[Dataset rows]
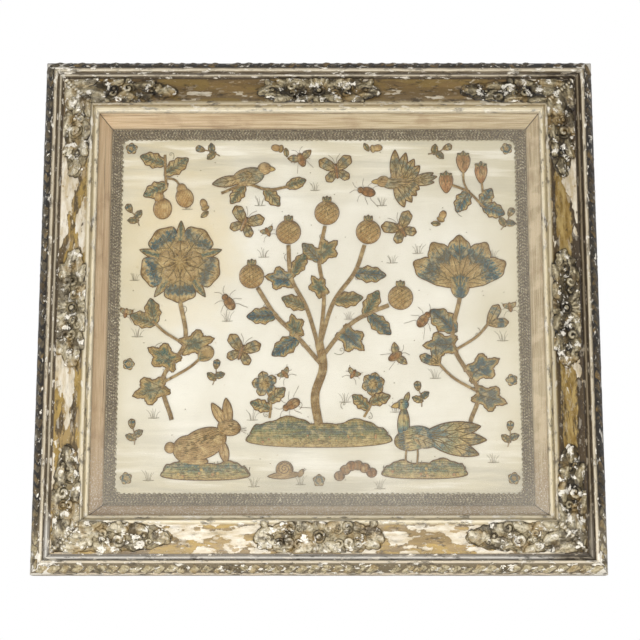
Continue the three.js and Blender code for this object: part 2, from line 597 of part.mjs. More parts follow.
const GRUB_JOINTS = 6;
const GRUB_PITCH = 6.4;
const GRUB_BEND = 9;
addMotif('grub', Array.from({ length: GRUB_JOINTS }, (_, i) => pad({
  x: GRUB_PITCH * (i - (GRUB_JOINTS - 1) / 2), y: GRUB_BEND * Math.sin(Math.PI * i / (GRUB_JOINTS - 1)),
  long: 10.5, wide: 9.5, rise: 4.2, steps: SMALL_PAD_STEPS,
})), { x: 36, y: -162, turn: 6 }, finish.brownSilk);
addMotif('snail', pads([
  ['round', 0, 3, 17, 16, 0, 5.6], ['leaf', -15, -4, 34, 7, 4, 3.2], ['leaf', 15, -3, 9, 5, 60, 2.6],
]), { x: -34, y: -160 }, finish.goldSilk);

// Stood up: the flat back on the wall's plane, the origin at the top rail's hanging point
picture.rotation.x = Math.PI / 2;
picture.position.z = HANGING_POINT - FRAME_HEIGHT / 2;

export default picture;
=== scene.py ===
import math
import random

import bpy
import numpy as np
from mathutils import Matrix, Vector


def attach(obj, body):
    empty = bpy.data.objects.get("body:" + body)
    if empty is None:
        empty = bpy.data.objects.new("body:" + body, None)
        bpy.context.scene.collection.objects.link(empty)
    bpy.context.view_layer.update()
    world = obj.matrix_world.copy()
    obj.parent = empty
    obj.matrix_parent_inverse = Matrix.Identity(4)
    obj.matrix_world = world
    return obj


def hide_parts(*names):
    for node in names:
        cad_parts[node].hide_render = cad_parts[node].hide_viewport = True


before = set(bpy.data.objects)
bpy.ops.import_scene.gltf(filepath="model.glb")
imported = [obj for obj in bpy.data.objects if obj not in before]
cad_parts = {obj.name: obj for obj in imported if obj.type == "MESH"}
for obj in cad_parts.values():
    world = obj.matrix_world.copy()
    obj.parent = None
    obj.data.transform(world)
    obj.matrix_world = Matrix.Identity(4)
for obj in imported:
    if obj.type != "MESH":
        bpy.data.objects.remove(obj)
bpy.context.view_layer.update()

# Sizes in millimetres, drawn facing the viewer: x right, y up, z up from the flat back
WIDTH = 560.0
HEIGHT = 521.0
PICTURE_MIDDLE = -235.5
WORK_BASE = 7.9
SATIN_FRONT = 7.6
SATIN_THICKNESS = 1.6
SATIN_SIZE = (458.8, 419.8)
BRAID_OUTER = 68.4
BRAID_WIDTH = 10.6
MITRE_TRIM = 0.21

SIDES = [
    {"name": "bottom", "turn": 0, "length": WIDTH, "reach": HEIGHT / 2, "arm": 140, "cartouche": 124},
    {"name": "right", "turn": 90, "length": HEIGHT, "reach": WIDTH / 2, "arm": 127, "cartouche": 116},
    {"name": "top", "turn": 180, "length": WIDTH, "reach": HEIGHT / 2, "arm": 138, "cartouche": 121},
    {"name": "left", "turn": -90, "length": HEIGHT, "reach": WIDTH / 2, "arm": 127, "cartouche": 115},
]

# Section of a rail: distance in from the outer edge, height above the flat back
RAIL_SECTION = [
    (0, 0), (0, 8), (0, 15.5), (0.25, 18), (0.8, 20.2), (1.8, 23.0), (3.2, 25.7), (4.9, 28.2), (6.8, 30.2),
    (8.6, 31.8), (10.2, 32.8), (11.6, 32.4), (12.4, 32.3), (13.3, 31.5), (13.6, 29.5), (14.0, 27.6), (14.9, 26.9),
    (15.3, 27.9), (16.3, 28.6), (17.2, 28.0), (17.7, 26.4), (18.6, 25.5), (20.0, 25.8), (22.5, 26.1), (25.0, 26.6),
    (30.0, 28.4), (35.0, 31.0), (40.0, 34.2), (45.0, 37.2), (48.0, 38.6), (50.6, 39.7), (51.5, 39.4), (51.9, 38.6),
    (52.6, 36.2), (53.4, 33.0), (54.0, 32.2), (55.2, 32.7), (56.4, 31.6), (56.9, 30.4), (56.9, 27.5), (50.3, 27.5),
    (50.3, 14), (50.3, 0),
]
BAND = [(20.0, 25.8), (25.0, 26.6), (30.0, 28.4), (35.0, 31.0), (40.0, 34.2), (45.0, 37.2), (50.6, 39.7)]
BAND_EDGES = (20.6, 50.2)
ORNAMENT_SPAN = (20.8, 49.9)
PLATE_LIFT = 2.2
RAIL_RING = 4


# Moving and joining pieces

def let_go():
    if bpy.context.object and bpy.context.object.mode != "OBJECT":
        bpy.ops.object.mode_set(mode="OBJECT")
    bpy.ops.object.select_all(action="DESELECT")


def take(piece):
    let_go()
    piece.select_set(True)
    bpy.context.view_layer.objects.active = piece
    return piece


def named(name):
    piece = bpy.context.object
    piece.name = name
    piece.data.name = name
    return piece


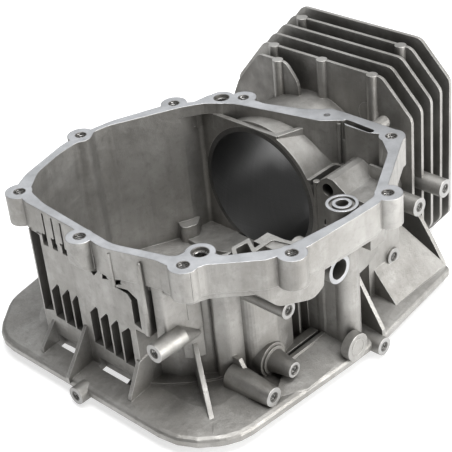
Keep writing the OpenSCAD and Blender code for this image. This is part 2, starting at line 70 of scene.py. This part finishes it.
# Machined end faces of the outer bosses: middle, axis, radius of the cut face
BOSS_FACES = (
    ((-44, -117, 20), "Y", 6.3), ((-21.5, -114, 24.6), "Y", 5.1), ((-29, -120, 76), "Y", 5.6),
    ((43.8, -131, 9.5), "Y", 6.1), ((95.7, -100, 37), "Y", 6.1), ((-92, -71, 61), "X", 6.1),
    ((-108, -9, 8.7), "X", 6.1), ((124, -100, 60.7), "Y", 6.6), ((153, -100, 60.7), "Y", 6.6),
    ((12.6, -124, 83), "Y", 9.4),
)
PLAIN_BOSS_RADIUS = 9  # a wider boss has a large plain hole and is cut bright

# Small unthreaded hole on the gasket face, where the flange passes the barrel, painted as a
# speckled dark spot of shade
BLIND_MARK = (107.7, -38.1, GASKET_Z)
BLIND_MARK_RADIUS = 2.3

# Middle of the short fin in front of the full ones
SHORT_FIN_X = 128.4


# Camera at the photograph's place, worked out from the part's own corners

CAMERA_AT = Vector((-463.1, -531.9, 514.3)) * MM
CAMERA_YAW = 0.8094
CAMERA_DIP = 0.5646
CAMERA_ROLL = -0.1027
FOCAL_PIXELS = 1291.2
IMAGE_SIDE = 452
CENTRE_PIXEL = (227.5, 228.2)
SENSOR_MM = 36
NEAREST_SEEN = 0.01


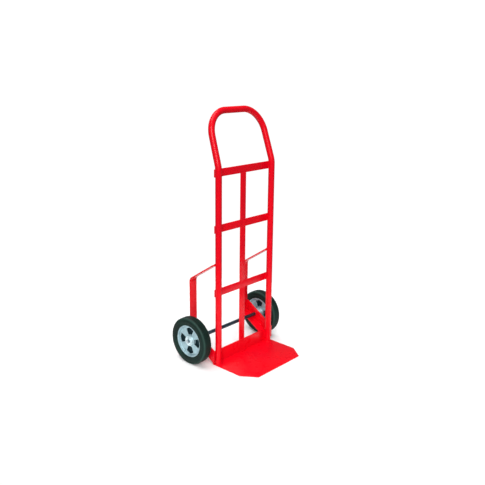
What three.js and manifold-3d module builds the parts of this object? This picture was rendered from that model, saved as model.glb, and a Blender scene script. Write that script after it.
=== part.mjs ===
// Two-wheeled hand truck with a one-piece bent tube frame and a loop handle.
// Millimetres, +Z up. The toe plate points to -Y and the wheels are behind it at +Y.
// The origin is on the floor, midway between the sides and midway between front and back.
import * as THREE from "three";
import { mergeVertices } from "three/addons/utils/BufferGeometryUtils.js";
import Module from "manifold-3d";

const wasm = await Module();
wasm.setup();

// Clearance left between pieces that touch or are welded together.
const gap = 0.3;

// Frame tube: 3/4 in pipe, bent once into two rails and a loop handle.
const tubeRadius = 13.35;
const tubeWall = 2.9;
const tubeFacets = 16;
const railX = 161;
const bendRadius = 101.6;
const bendHeight = 834;
const handleLean = THREE.MathUtils.degToRad(18);
const handleLength = 225;
const handleCornerX = 153;

// Flat bar stock for the crossbars, centre straps, toe plate and wheel guards.
const stock = 4.8;
const barWidth = 31.75;
const barHalfLength = 168;
const topBarHeight = 813;
const middleBarHeight = 586;
const lowerBarHeight = 315;
const topBarRelief = 0.9;

// Toe plate: a floor plate with an upturned flange behind the rails.
const toeHalfWidth = 178.5;
const toeFront = -200.5;
const toeChamferX = 45;
const toeChamferY = 63;
const flangeHeight = 58.5;
const flangeBend = 6;
const flangeEdgeRound = 1.2;

// Wheels and axle.
const wheelRadius = 101.6;
const tyreWidth = 44.45;
const wheelCentreX = 223;
const axleY = 98.9;
const axleRadius = 7.94;
const axleHalfLength = 247.5;
const axleChamfer = 1;

// Half section of the tyre. A bead point is [inset from the side face, height above the rim],
// and a tread point is [inset from the side face, depth below the tread].
const tyreBeadPoints = [[5.5, 0], [2, 3.5], [0, 11]];
const tyreTreadPoints = [[0.3, 9], [2.2, 3.4], [6.5, 0.6], [12, 0]];

// Wheel guards: strap from the rail, back and down, then forward to the toe flange.
const guardWidth = 38.1;
const guardInnerX = 144.8;
const guardUprightY = 146;
const guardBend = 20;
const guardArmSlope = Math.tan(THREE.MathUtils.degToRad(33));
const guardFootSlope = Math.tan(THREE.MathUtils.degToRad(32));
const guardArmHeight = 451.5;
const guardFootHeight = 13.8;

// Axle plates: flat bar on edge, welded along the outer edge of each guard's foot.
const axlePlateHeight = 50.8;
const axlePlateCorner = 6;
const axlePlateFrontY = 0;

// Hub, bearings, washers and cotter pins.
const rimRadius = 69;
const rimWall = 6;
const rimDraft = 1;
const rimHalfWidth = 17.5;
const webInner = -10;
const webOuter = 9;
const bossRadius = 20;
const bossDraft = 1.5;
const bossInner = -32.4;
const bossOuter = 17;
const pocketFloorInner = -2;
const pocketFloorOuter = 1;
const pocketInnerRadius = 27;
const pocketOuterRadius = 55;
const pocketHalfAngle = THREE.MathUtils.degToRad(23);
const pocketCorner = 5;
const pocketCount = 4;
const bearingRadius = 17.2;
const bearingWidth = 10.7;
const spacerRadius = 11;
const hubBore = 12;
const washerRadius = 17;
const washerThickness = 2;
const cotterRadius = 1.6;
const cotterX = 244.6;
const cotterReach = 2;
const cotterEyeRadius = 2.6;
const cotterWireRadius = 1.1;
const cotterLegLength = 7;
const cotterLegRoot = 1;
const cotterSpread = THREE.MathUtils.degToRad(25);

const tyreFacets = 48;
const hubFacets = 40;
const ringFacets = 24;
const pinFacets = 10;
const wireFacets = 8;
const eyeSteps = 14;

const redPaint = { color: 0xd8161c, roughness: 0.32, metalness: 0.0 };
const blackRubber = { color: 0x14201c, roughness: 0.75, metalness: 0.0 };
const castAluminium = { color: 0xa9b6c0, roughness: 0.38, metalness: 0.9 };
const barSteel = { color: 0x5a6b80, roughness: 0.35, metalness: 1.0 };
const zincPlate = { color: 0xb4b8bb, roughness: 0.3, metalness: 1.0 };

const handTruck = new THREE.Group();
handTruck.name = "hand_truck";

function addPiece(name, geometry, finish) {
  const mesh = new THREE.Mesh(geometry, new THREE.MeshStandardMaterial(finish));
  mesh.name = name;
  handTruck.add(mesh);
  return mesh;
}

// Closed mesh to manifold solid and back, for the boolean cuts and joins.
function toSolid(geometry) {
  const bare = geometry.clone();
  bare.deleteAttribute("normal");
  bare.deleteAttribute("uv");
  const merged = mergeVertices(bare, 1e-4);
  return new wasm.Manifold(new wasm.Mesh({
    numProp: 3,
    vertProperties: new Float32Array(merged.attributes.position.array),
    triVerts: new Uint32Array(merged.index.array),
  }));
}

function toGeometry(solid) {
  const mesh = solid.getMesh();
  const geometry = new THREE.BufferGeometry();
  geometry.setAttribute("position", new THREE.BufferAttribute(mesh.vertProperties, 3));
  geometry.setIndex(new THREE.BufferAttribute(mesh.triVerts, 1));
  geometry.computeVertexNormals();
  return geometry;
}

function cut(geometry, cutters) {
  const whole = toSolid(geometry);
  return toGeometry(cutters.reduce((solid, cutter) => solid.subtract(toSolid(cutter)), whole));
}

function join(geometries) {
  return toGeometry(geometries.map(toSolid).reduce((solid, other) => solid.add(other)));
}

// Points along a line of corners, with each corner of nonzero radius turned into an arc.
// A corner is [x, y, z, radius]. The first and last points of an open line stay as they are.
function roundCorners(corners, closed, arcStep) {
  const places = corners.map(([x, y, z]) => new THREE.Vector3(x, y, z));
  const count = places.length;
  const points = [];
  corners.forEach((corner, i) => {
    const radius = corner[3];
    const atEnd = !closed && (i === 0 || i === count - 1);
    if (atEnd || radius === 0) {
      points.push(places[i]);
      return;
    }
    const back = places[(i + count - 1) % count].clone().sub(places[i]).normalize();
    const ahead = places[(i + 1) % count].clone().sub(places[i]).normalize();
    const half = back.angleTo(ahead) / 2;
    const middle = back.clone().add(ahead).normalize();
    const centre = places[i].clone().addScaledVector(middle, radius / Math.sin(half));
    const first = places[i].clone().addScaledVector(back, radius / Math.tan(half)).sub(centre);
    const last = places[i].clone().addScaledVector(ahead, radius / Math.tan(half)).sub(centre);
    const turn = Math.PI - 2 * half;
    const steps = Math.max(2, Math.round(turn / arcStep));
    for (let k = 0; k <= steps; k += 1) {
      const a = turn * k / steps;
      const point = centre.clone();
      point.addScaledVector(first, Math.sin(turn - a) / Math.sin(turn));
      point.addScaledVector(last, Math.sin(a) / Math.sin(turn));
      points.push(point);
    }
  });
  return points;
}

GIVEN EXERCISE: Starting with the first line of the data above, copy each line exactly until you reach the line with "imported = [obj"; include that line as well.

SOLUTION TO THIS TASK:
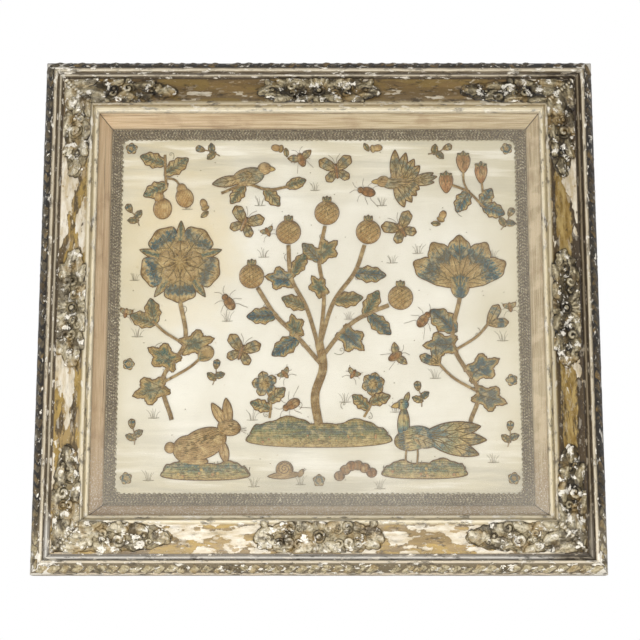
Continue the three.js and Blender code for this object: part 2, from line 597 of part.mjs. More parts follow.
const GRUB_JOINTS = 6;
const GRUB_PITCH = 6.4;
const GRUB_BEND = 9;
addMotif('grub', Array.from({ length: GRUB_JOINTS }, (_, i) => pad({
  x: GRUB_PITCH * (i - (GRUB_JOINTS - 1) / 2), y: GRUB_BEND * Math.sin(Math.PI * i / (GRUB_JOINTS - 1)),
  long: 10.5, wide: 9.5, rise: 4.2, steps: SMALL_PAD_STEPS,
})), { x: 36, y: -162, turn: 6 }, finish.brownSilk);
addMotif('snail', pads([
  ['round', 0, 3, 17, 16, 0, 5.6], ['leaf', -15, -4, 34, 7, 4, 3.2], ['leaf', 15, -3, 9, 5, 60, 2.6],
]), { x: -34, y: -160 }, finish.goldSilk);

// Stood up: the flat back on the wall's plane, the origin at the top rail's hanging point
picture.rotation.x = Math.PI / 2;
picture.position.z = HANGING_POINT - FRAME_HEIGHT / 2;

export default picture;
=== scene.py ===
import math
import random

import bpy
import numpy as np
from mathutils import Matrix, Vector


def attach(obj, body):
    empty = bpy.data.objects.get("body:" + body)
    if empty is None:
        empty = bpy.data.objects.new("body:" + body, None)
        bpy.context.scene.collection.objects.link(empty)
    bpy.context.view_layer.update()
    world = obj.matrix_world.copy()
    obj.parent = empty
    obj.matrix_parent_inverse = Matrix.Identity(4)
    obj.matrix_world = world
    return obj


def hide_parts(*names):
    for node in names:
        cad_parts[node].hide_render = cad_parts[node].hide_viewport = True


before = set(bpy.data.objects)
bpy.ops.import_scene.gltf(filepath="model.glb")
imported = [obj for obj in bpy.data.objects if obj not in before]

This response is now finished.